At the Mercer on Saturday night, the lackluster punches of light heavyweights Jeff Simmons and Rodney Moore led one male spectator to heckling. What were his insults? “C’mon, girls!” he yelled. “Get his phone number and call him at home!”

When the bikini-clad ring girl appeared, his shouts changed to, “Give me your phone number, and I’ll call you at home.”

The fact that there are ring girls at all-male bouts is expected, if warped (what exactly is the link between a blood sport and a girl in a swimsuit?) but having ring girls for an all-female or intergender fight is downright surreal. Imagine the female boxer in her corner, wiping the sweat from her eyes and spitting into a bucket, listening to the crowd cheering another woman for walking around the ring in a thong.

The fact that a male-female boxing match was staged at all highlights the fact that women have to “earn” equality; if they want to succeed, they play by male rules.
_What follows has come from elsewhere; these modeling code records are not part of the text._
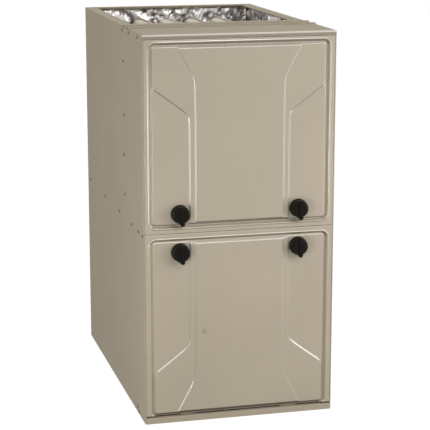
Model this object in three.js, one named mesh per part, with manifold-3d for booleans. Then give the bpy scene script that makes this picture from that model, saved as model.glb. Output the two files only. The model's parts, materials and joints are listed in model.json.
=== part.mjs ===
// Upflow forced-air gas furnace: a sealed sheet-steel cabinet with two lift-off doors, a heat
// exchanger compartment over a blower compartment, and the gas train in the front vestibule.
// Millimetres. x runs left to right across the front, y runs from the door face to the back,
// z runs up from the floor. The last group moves the middle of the bounding box to y = 0.
import * as THREE from 'three';
import { mergeVertices } from 'three/addons/utils/BufferGeometryUtils.js';
import Module from 'manifold-3d';

const wasm = await Module();
wasm.setup();

// ---- driving dimensions -------------------------------------------------------------------
const CASE_W = 444.5; // 17 1/2 in cabinet
const CASE_H = 889; // 35 in
const CASE_D = 724; // 28 1/2 in, door face to back
const HALF_W = CASE_W / 2;
const SHEET = 1.2; // casing steel
const GAP = 0.3; // seam between two touching pieces
const SIDE_TOP = CASE_H - SHEET - GAP;
const HEM = 2 * SHEET; // folded front edge of a side panel
const STOP_Y = 26; // door stop flange behind the front edge
const STOP_W = 14;

const OUTLET_FRONT = 262; // supply outlet, front and back edges
const OUTLET_BACK = 702;
const OUTLET_FLANGE = 29; // width of the flat duct flange at each side
const LEG = 4; // edge of the flange turned down into the outlet

const LIP_H = 10.3; // front lip of the top plate
const RAIL_H = 13.7; // base rail
const RAIL_PROUD = 2.5;
const SPLIT_Z = 443.5; // joint between the doors
const SPLIT_GAP = 1.25;
const DOOR_HALF_W = HALF_W - HEM - 0.35;
const DOOR_SHEET = 1.25;
const DOOR_DEPTH = 24;
const UPPER_TOP = CASE_H - 11;
const LOWER_BOTTOM = 15;

const KNOB_FROM_SIDE = 84; // knob axis from the side of the cabinet
const KNOB_FROM_SPLIT = 44;
const KNOB_R = 20;
const KNOB_PROUD = 20;
const STEM_R = 4.5;
const CAM_Y = 31.5;
const CAM_T = 3;
const CAM_REACH = 24;

const SHELF_Z = 447.2; // top of the blower shelf
const CELL_PANEL_Y = 212;
const CELL_PITCH = 67;
const CELL_X = [-1.5, -0.5, 0.5, 1.5].map((step) => step * CELL_PITCH);
const BURNER_Z = 828;
const BURNER_BOX = { bottom: BURNER_Z - 50, top: BURNER_Z + 46 };
const PASS_PITCH = 70;
const TRANSITION_Y = 654;

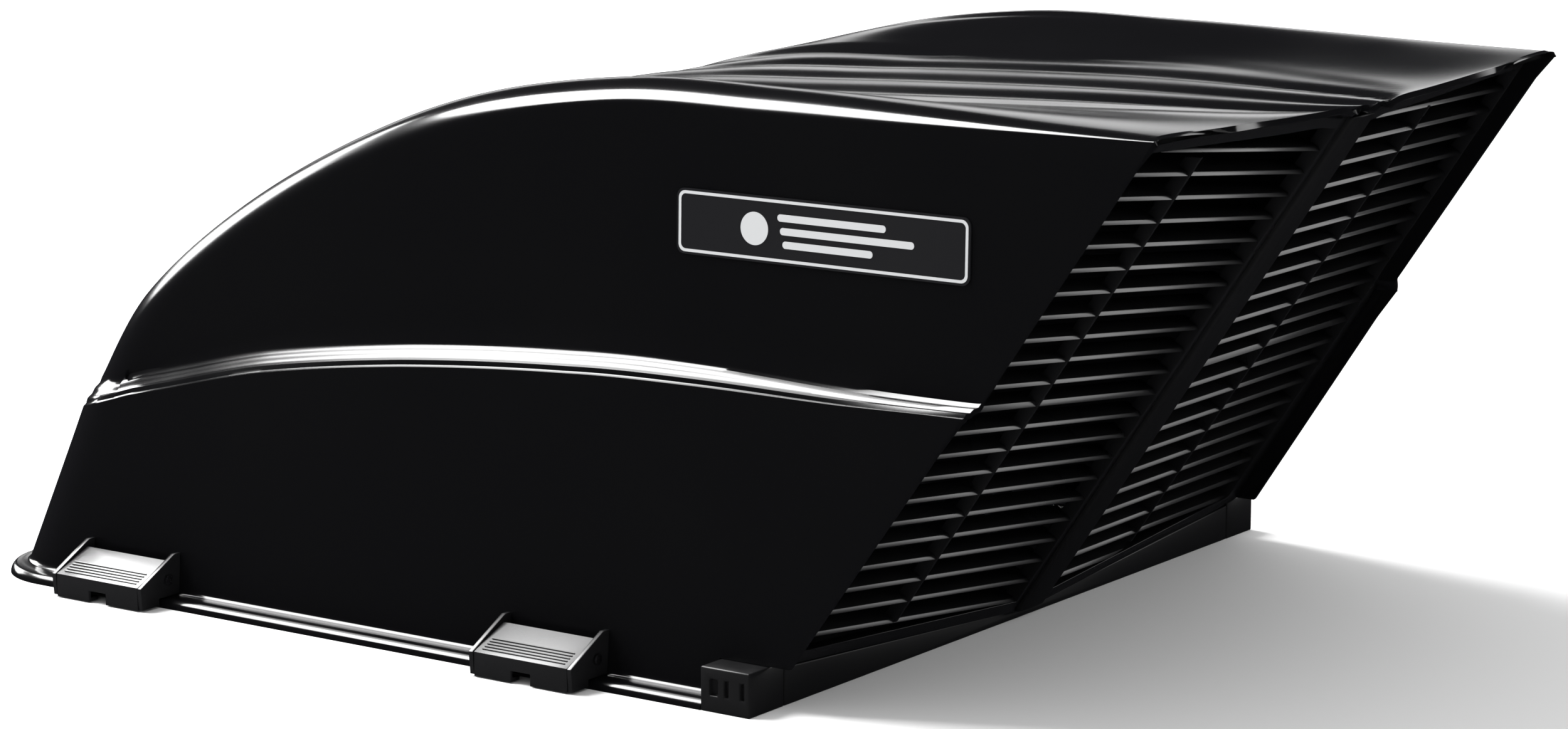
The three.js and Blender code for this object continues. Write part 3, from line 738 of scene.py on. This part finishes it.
def printed(width, height, corner, x, z, raised, thick):
    """A flat plate with round corners, `raised` off the label's back, with its middle at x, z."""
    bpy.ops.mesh.primitive_cube_add(size=1)
    made = bpy.context.object
    for v in made.data.vertices:
        v.co = (v.co.x * width, -(raised + thick * (0.5 - v.co.y)), v.co.z * height)
    select_edges(made, lambda a, b: abs(a.y - b.y) > thick / 2)
    bpy.ops.object.mode_set(mode="EDIT")
    bpy.ops.mesh.bevel(offset=corner, segments=8)
    bpy.ops.object.mode_set(mode="OBJECT")
    for v in made.data.vertices:
        v.co += Vector((x, 0, z))
    return made


def ring_of(plate, inner_width, inner_height, corner):
    """Takes a smaller rounded plate out of the middle of a printed plate."""
    tool_front, tool_deep = -0.01, 0.03
    tool = printed(inner_width, inner_height, corner, 0, 0, tool_front, tool_deep)
    opening = plate.modifiers.new("opening", "BOOLEAN")
    opening.operation, opening.solver, opening.object = "DIFFERENCE", "EXACT", tool
    take(plate)
    bpy.ops.object.modifier_apply(modifier="opening")
    bpy.data.objects.remove(tool)
    return plate


bpy.ops.object.select_all(action="DESELECT")
film = printed(label_long, label_high, film_corner, 0, 0, 0, film_thick)
border = ring_of(
    printed(label_long - border_inset, label_high - border_inset, border_corner, 0, 0,
            film_thick, print_rise),
    label_long - opening_inset, label_high - opening_inset, opening_corner)
bpy.ops.mesh.primitive_cylinder_add(vertices=40, radius=disc_radius, depth=print_rise)
disc = bpy.context.object
for v in disc.data.vertices:
    v.co = (v.co.x + disc_x, -(film_thick + print_rise / 2) + v.co.z, v.co.y)
streaks = [printed(length, streak_wide, streak_corner, x, z, film_thick, print_rise)
           for length, x, z in streak_places]
film.data.materials.append(label_film)
for part in (border, disc, *streaks):
    part.data.materials.append(label_silver)
label = join([film, border, disc, *streaks], "label")
for v in label.data.vertices:
    z = label_middle.z + v.co.z
    v.co = (label_middle.x + v.co.x, -upper_y(z) - glue + v.co.y, z)
bpy.ops.object.shade_smooth_by_angle(angle=crease)
fit(label, "root", "label_plate", "label")

# ---- Clips -----------------------------------------------------------------------------------
# Four spring clips on the rim: a saddle riveted to the flange, and a thumb lever on a steel pin
# whose tail hooks under a bracket on the roof. Glass-filled nylon, with cross ribs on the thumb
# plate for grip.
clip_black = plastic("clip_black", (0.007, 0.007, 0.0075), 0.24, 0.000005, 0.00002, 0.5)
saddle_round, lever_round = 0.0005, 0.0006
rib_count, rib_first, rib_pitch = 5, 0.0030, 0.0021
rib_length, rib_wide, rib_high, rib_taper = 0.050, 0.0009, 0.0005, 0.55
plate_foot, plate_head = Vector((0, -0.014, 0.0126)), Vector((0, 0.0086, 0.0226))
slope = (plate_head - plate_foot).normalized()
square_up = Vector((0, -slope.z, slope.y))


def placed(piece, at, side):
    """Moves a piece modelled in the clip's own frame (y inward from the rim's edge) to place."""
    turn = Matrix.Rotation(0 if side < 0 else math.pi, 4, "Z")
    piece.data.transform(Matrix.Translation(at) @ turn)


def grip_rib(i, at, side):
    """Cross rib i up the thumb plate, narrower at its top."""
    bpy.ops.mesh.primitive_cube_add(size=1)
    made = bpy.context.object
    middle = plate_foot + slope * (rib_first + rib_pitch * i)
    for v in made.data.vertices:
        narrow = rib_taper if v.co.z > 0 else 1
        v.co = (middle + Vector((v.co.x * rib_length, 0, 0)) + slope * v.co.y * rib_wide * narrow
                + square_up * (v.co.z * 2 * rib_high))
    placed(made, at, side)
    return made


for place, (at, side) in clip_places.items():
    saddle = softened(place + "_saddle", place + "_clip_saddle", saddle_round)
    fit(saddle, "root", place + "_clip_saddle", "clip", clip_black)
    plate = softened(place + "_lever_plate", place + "_clip_lever", lever_round)
    ribs = [grip_rib(i, at, side) for i in range(rib_count)]
    lever = join([plate, *ribs], place + "_lever_plate")
    fit(lever, place + "_lever", place + "_clip_lever", "clip", clip_black)

# ---- Pins, springs and rivets ----------------------------------------------------------------
# Stainless steel hardware: a headed pin pushed through each clip, a torsion spring wound round
# it that shuts the lever, and two rivets that hold each saddle to the flange.
pin_round, rivet_round = 0.0003, 0.0005
pin_y, pin_z = 0.0055, 0.0135
coil_radius, wire, turns, coil_length, coil_middle = 0.0024, 0.00042, 6, 0.0052, 0.0095

# Metal grain: fine streaks that widen the gloss, and stand a little above the surface.
metal_grain, grain_in, grain_out = node_group(
    "metal_grain",
    [("Vector", "NodeSocketVector"), ("Roughness", "NodeSocketFloat"),
     ("Spread", "NodeSocketFloat")],
    [("Roughness", "NodeSocketFloat"), ("Height", "NodeSocketFloat")])
streak = metal_grain.nodes.new("ShaderNodeTexNoise")
streak.inputs["Scale"].default_value, streak.inputs["Detail"].default_value = 1800, 3
metal_grain.links.new(grain_in.outputs["Vector"], streak.inputs["Vector"])
wider = metal_grain.nodes.new("ShaderNodeMath")
wider.operation = "MULTIPLY_ADD"
metal_grain.links.new(streak.outputs["Fac"], wider.inputs[0])
metal_grain.links.new(grain_in.outputs["Spread"], wider.inputs[1])
metal_grain.links.new(grain_in.outputs["Roughness"], wider.inputs[2])
metal_grain.links.new(wider.outputs["Value"], grain_out.inputs["Roughness"])
metal_grain.links.new(streak.outputs["Fac"], grain_out.inputs["Height"])


def metal(name, colour, roughness, spread, bump_height):
    """A bare or plated metal with the metal group's grain."""
    values = {"Roughness": roughness, "Spread": spread}
    made, shader = surfaced(name, colour, metal_grain, values, bump_height)
    shader.inputs["Metallic"].default_value = 1
    return made


def coil_path():
    """The wire, from a leg on the saddle's floor, round the pin, to a leg under the plate."""
    start, end = coil_middle + coil_length / 2, coil_middle - coil_length / 2
    leg_y, floor_z, steps = pin_y - coil_radius, 0.0076, 20
    path = [(start, leg_y, floor_z), (start, leg_y, pin_z - 0.001)]
    for i in range(turns * steps + 1):
        angle = math.pi + 2 * math.pi * i / steps
        path.append((coil_middle + coil_length * (0.5 - i / (turns * steps)),
                     pin_y + coil_radius * math.cos(angle),
                     pin_z - coil_radius * math.sin(angle)))
    return path + [(end, leg_y - 0.0015, pin_z - 0.0006), (end, leg_y - 0.0090, pin_z - 0.0014)]


def coil_spring(place):
    """A round wire along the coil's path, as a mesh in the clip's own frame."""
    path = coil_path()
    curve = bpy.data.curves.new(place + "_coil", "CURVE")
    curve.dimensions, curve.use_fill_caps = "3D", True
    curve.bevel_depth, curve.bevel_resolution = wire, 2
    line = curve.splines.new("POLY")
    line.points.add(len(path) - 1)
    for point, co in zip(line.points, path):
        point.co = (*co, 1)
    made = bpy.data.objects.new(place + "_spring", curve)
    bpy.context.scene.collection.objects.link(made)
    take(made)
    bpy.ops.object.convert(target="MESH")
    return bpy.context.object


bright_steel = metal("bright_steel", (0.62, 0.62, 0.61), 0.18, 0.15, 0.000004)
spring_wire = metal("spring_wire", (0.52, 0.52, 0.53), 0.25, 0.15, 0.000004)
for place, (at, side) in clip_places.items():
    pin = softened(place + "_pin", place + "_clip_pin", pin_round, 3)
    fit(pin, "root", place + "_clip_pin", "pin_steel", bright_steel)
    for i in ("1", "2"):
        rivet = softened(place + "_rivet_head_" + i, place + "_rivet_" + i, rivet_round, 4)
        fit(rivet, "root", place + "_rivet_" + i, "rivet_steel", bright_steel)
    spring = coil_spring(place)
    placed(spring, at, side)
    bpy.ops.object.shade_smooth()
    fit(spring, "root", place + "_clip_spring", "pin_steel", spring_wire)

# ---- Roof brackets and screws ----------------------------------------------------------------
# A zinc-plated steel angle beside the vent for each clip, bent from flat bar and held to the
# roof by two cross-head screws.
zinc_plate = metal("zinc_plate", (0.50, 0.51, 0.52), 0.35, 0.25, 0.00001)
bracket_round, screw_round = 0.0005, 0.0004
for place in clip_places:
    for part, edge in (("roof_bracket", bracket_round), ("bracket_screw_1", screw_round),
                       ("bracket_screw_2", screw_round)):
        node = place + "_" + part
        fit(softened(node + "_piece", node, edge, 3), "root", node, "zinc", zinc_plate)
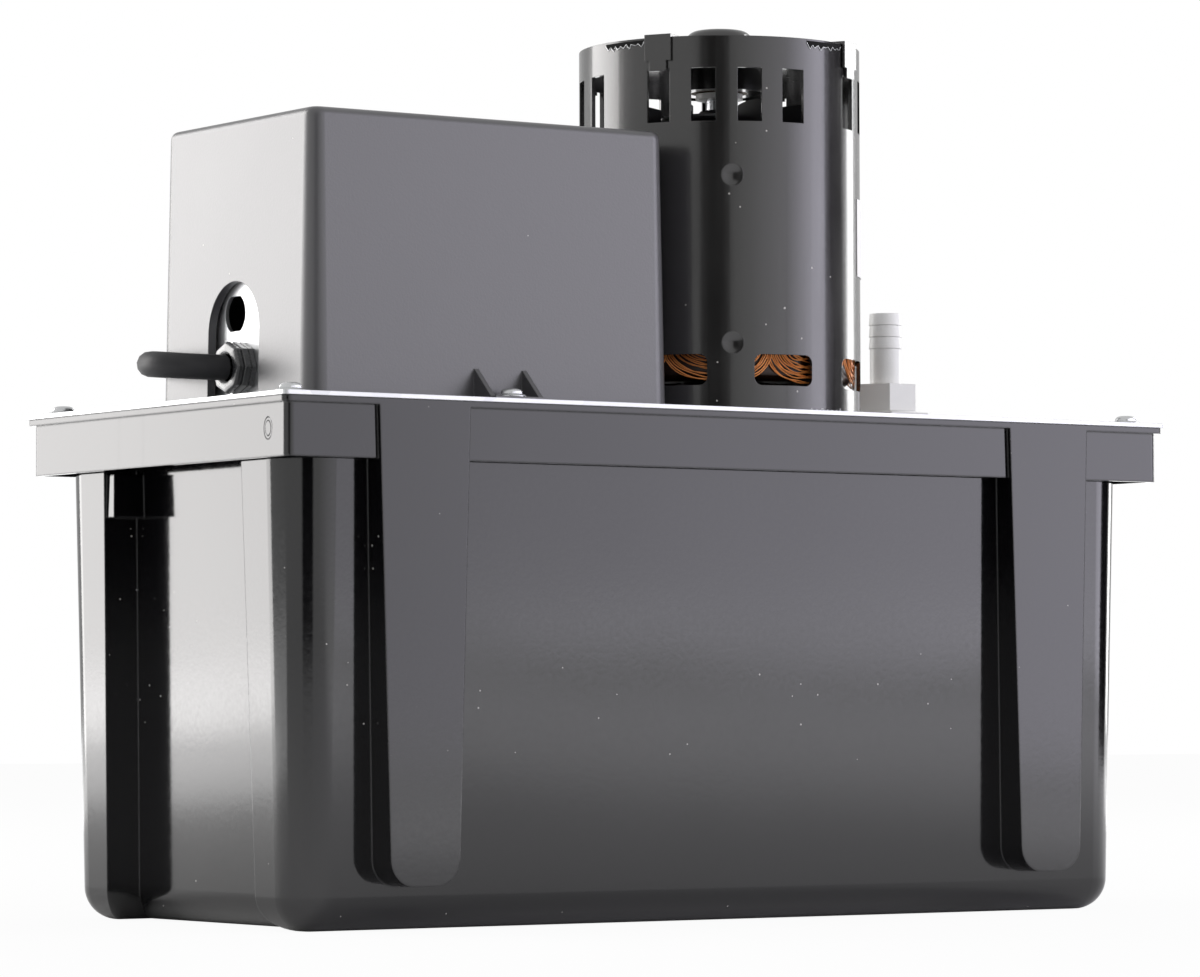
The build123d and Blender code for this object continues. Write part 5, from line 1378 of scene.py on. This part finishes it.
@dataclass(frozen=True)
class Studio:
    """The camera, a pale floor, soft lights and the white surround."""

    lens: float = 152.03
    position: Colour = (-0.836738, -1.223729, 0.058843)
    heading: float = 34.304
    tilt: float = 2.522
    roll: float = -0.118
    ambient: float = 0.62
    # strengths of the floor's painted glow, which shows only in reflections
    left_painted_glow: float = 1.1
    front_painted_glow: float = 0.5

    def camera(self) -> None:
        """Place the camera: heading from +Y towards +X, tilt above the horizon, then roll about its axis."""
        heading, tilt, roll = (math.radians(v) for v in (self.heading, self.tilt, self.roll))
        level = math.cos(tilt)
        forward = Vector((math.sin(heading) * level, math.cos(heading) * level, math.sin(tilt)))
        right = Vector((math.cos(heading), -math.sin(heading), 0))
        up = right.cross(forward)
        axis_x = right * math.cos(roll) + up * math.sin(roll)
        axis_y = up * math.cos(roll) - right * math.sin(roll)
        turn = Matrix((axis_x, axis_y, -forward)).transposed().to_4x4()
        data = bpy.data.cameras.new("camera")
        data.sensor_fit = "HORIZONTAL"
        data.sensor_width = SENSOR_WIDTH
        data.lens = self.lens
        data.clip_start, data.clip_end = 0.01, 50
        holder = bpy.data.objects.new("camera", data)
        holder.matrix_world = Matrix.Translation(self.position) @ turn
        bpy.context.scene.collection.objects.link(holder)
        bpy.context.scene.camera = holder

    def floor(self) -> None:
        """A pale floor that the camera sees as white, with the pump's soft shadow left in it, and with
        painted light: patches away from the pump that glow only in reflections.
        """
        corners = np.array([(-1, -1, 0), (1, -1, 0), (1, 1, 0), (-1, 1, 0)]) * FLOOR_HALF
        floor = as_object("floor", corners, [np.array([[0, 1, 2, 3]])])
        sheet = NodeSheet("floor")
        sweep = sheet.noise(1.5, 2)
        tint = sheet.blend(sweep, (0.84, 0.84, 0.84), (0.88, 0.88, 0.88))
        diffuse = sheet.node("ShaderNodeBsdfDiffuse", {}, {"Color": tint})
        glow = sheet.node("ShaderNodeEmission", {}, {"Color": (*WHITE, 1), "Strength": 1.0})
        seen = sheet.node("ShaderNodeLightPath", {}, {}, "Is Camera Ray")
        mixed = sheet.node("ShaderNodeMixShader", {}, {0: seen * 0.94, 1: diffuse, 2: glow})
        # painted reflected light: the floor glows to glossy rays only, more strongly further from the pump
        away, behind = sheet.reach(), sheet.axis("Y").over(0)
        ahead = (1 - behind) * sheet.axis("X").fade(0.05, 0.45)
        left, front = away.fade(0.85, 0.95) * behind, away.fade(0.3, 1.2) * ahead
        painted_glow = left * self.left_painted_glow + front * self.front_painted_glow
        mirrored = sheet.node("ShaderNodeLightPath", {}, {}, "Is Glossy Ray")
        painted_glow_shader = sheet.node("ShaderNodeEmission", {}, {"Color": (*WHITE, 1), "Strength": painted_glow * mirrored})
        whole = sheet.node("ShaderNodeAddShader", {}, {0: mixed, 1: painted_glow_shader})
        sheet.tree.links.new(whole.socket, sheet.output.inputs["Surface"])
        floor.data.materials.append(sheet.material)

    def surround(self) -> None:
        """An even pale surround that lights the pump softly and that the camera sees as white."""
        world = bpy.data.worlds.new("surround")
        world.use_nodes = True
        tree = world.node_tree
        tree.nodes.clear()
        out = tree.nodes.new("ShaderNodeOutputWorld")
        plain = tree.nodes.new("ShaderNodeBackground")
        plain.inputs["Color"].default_value = (*WHITE, 1)
        path = tree.nodes.new("ShaderNodeLightPath")
        strength = tree.nodes.new("ShaderNodeMix")
        strength.inputs[2].default_value = self.ambient
        strength.inputs[3].default_value = 1.0
        tree.links.new(path.outputs["Is Camera Ray"], strength.inputs[0])
        tree.links.new(strength.outputs[0], plain.inputs["Strength"])
        tree.links.new(plain.outputs[0], out.inputs["Surface"])
        bpy.context.scene.world = world

    def build(self) -> None:
        """Make the whole studio."""
        bpy.context.scene.view_settings.view_transform = "Standard"
        self.camera()
        self.floor()
        self.surround()
        SoftBox("left_light", 125, 1.5, 1.05, 1.06, 0.52, 3.9, (1.0, 0.98, 0.97)).build()
        SoftBox("fill_light", 273, 1.7, 1.1, 1.2, 0.62, 0.45, (1.0, 0.965, 1.1), 0.05).build()
        SoftBox("front_light", 316, 1.7, 1.62, 1.2, 0.6, 3.0, (1.0, 0.965, 1.14), 0.12).build()
        SoftBox("right_light", 8, 1.5, 0.36, 1.2, 0.6, 5.0, (1.0, 1.0, 1.0)).build()
        Flag("near_flag", 231.7, 1.9, 0.8).build()
        Flag("right_flag", 342.5, 1.4, 0.62).build()


def dress_nodes(nodes: dict[str, bpy.types.Object], wardrobe: Wardrobe) -> None:
    """Give every CAD node its finish.

    Args:
        nodes: the CAD nodes by name.
        wardrobe: the finishes.
    """
    for finish, names in FINISH_NODES.items():
        for name in names.split():
            wardrobe.dress(nodes[name], finish)
            log.info("%s: %s", name, finish.name.lower())


def main() -> None:
    """Load the frame, then build and dress the pump."""
    logging.basicConfig(level=logging.INFO, format="%(message)s")
    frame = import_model()
    Studio().build()
    wardrobe = Wardrobe()
    dress_nodes(frame["nodes"], wardrobe)
    corner = [(sx * 0.145, sy * 0.0635, PLATE_TOP) for sx in (-1, 1) for sy in (-1, 1)]
    lugs = [(-0.064, sy * 0.0475, PLATE_TOP + 2 * MM) for sy in (-1, 1)]
    pieces = (
        PowerCord(),
        Windings(),
        RimCrimps(),
        FanWheel(),
        DimpleSeats(),
        CordGrip(),
        ValveSpring(),
        WasherScrews("plate_screws", "cover_screws", tuple(corner), 12 * MM),
        WasherScrews("lug_screws", "switch_cover_screws", tuple(lugs), 9 * MM),
    )
    for piece in pieces:
        for shown in piece.build(wardrobe):
            log.info("made %s", shown.name)


if __name__ == "__main__":
    main()
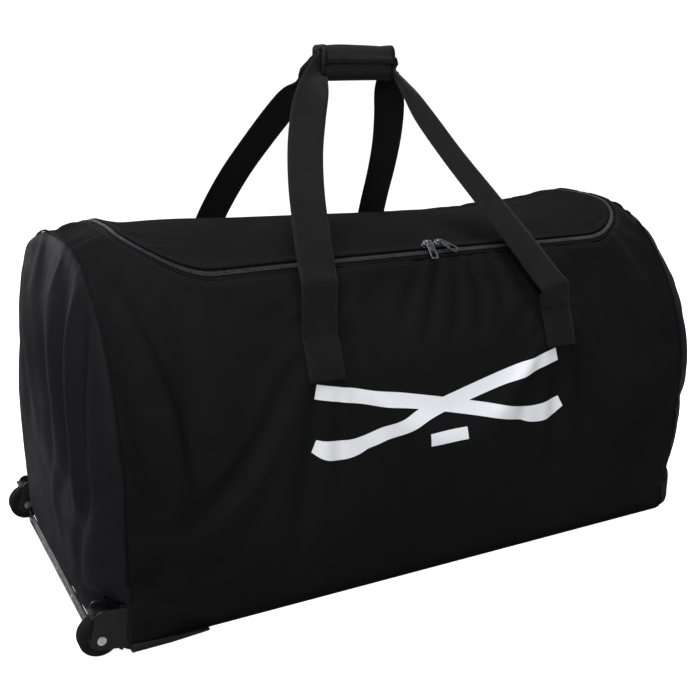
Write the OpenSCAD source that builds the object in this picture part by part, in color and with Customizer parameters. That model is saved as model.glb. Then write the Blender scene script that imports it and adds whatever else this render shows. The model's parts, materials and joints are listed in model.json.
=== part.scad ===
// Wheeled hockey equipment bag: a soft duffel on a stiff base board, with two wheels in
// moulded housings at one end, a D-shaped lid on a two-slider coil zip, two webbing carry
// handles joined by a hook-and-loop grip, and a webbing pull handle at the other end.
// +X runs along the bag away from the wheels, -Y is the front, +Z is up.

/* [Bag] */
// Length of the base from end seam to end seam
base_length = 914; // [700:2:1000]
// Width of the base
base_width = 460; // [360:2:520]
// Height of the crown above the ground
crown_height = 487; // [400:1:560]
// Height at which the side walls start to curve in
wall_height = 200; // [140:1:260]
// Roundness of the section, where 2 is an ellipse and larger is squarer
section_power = 2.7; // [2.2:0.1:4]
// How far the walls belly out at mid height
belly = 12; // [0:1:20]
// How far each end panel domes out past the end seam
end_dome = 26; // [5:1:35]
// Thickness of the padded fabric
fabric = 3; // [2:0.5:5]

/* [Lid and zip] */
// Left end of the zip's run, from the middle of the bag
zip_left = -374; // [-390:1:-300]
// Right end of the zip's run, from the middle of the bag
zip_right = 412; // [300:1:420]
// Distance of the straight front run from the centre line
zip_front = 154; // [120:1:170]
// Corner radius of the lid
lid_corner = 100; // [60:1:120]
// Width of the zip's two tapes and coil together
zip_width = 12; // [8:0.5:16]
// Distance of the lid's rear fold from the centre line
lid_back = 132; // [100:1:140]

/* [Carry handles] */
// Width of the webbing
web_width = 50; // [38:1:52]
// Thickness of the webbing
web_thick = 3; // [2:0.5:4]
// Height of the sewn anchors' top edge
anchor_top = 355; // [320:1:370]
// Height of a sewn anchor
anchor_height = 50; // [40:1:60]
// Height of the middle of the grip
grip_height = 684; // [640:1:720]
// Length of the grip
grip_length = 120; // [100:1:150]

/* [Wheels] */
// Diameter of a wheel
wheel_d = 50; // [40:1:60]
// Width of a wheel
wheel_width = 22; // [18:1:26]
// Distance of a wheel's middle from the bag's centre line
wheel_track = 219; // [200:1:222]
// Distance of the axles from the middle of the bag
axle_x = 463; // [460:1:468]
// Diameter of an axle
axle_d = 6; // [5:0.5:8]

/* [Hidden] */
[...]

Boxing is, after all, the same sport that welcomed back a heavyweight champion imprisoned for rape, until he bit off an opponent’s ear – then the commentators discovered he had some anger-management issues. Professional boxing may not be as blatantly circus-like as pro wrestling, but it’s not all about grace and dexterity. There’s a fair share of brutality involved, too. The question isn’t can women be as violent as men, but is violence a worthwhile aim for any human being, male or female? The answer won’t be found in a boxing match, that’s for sure.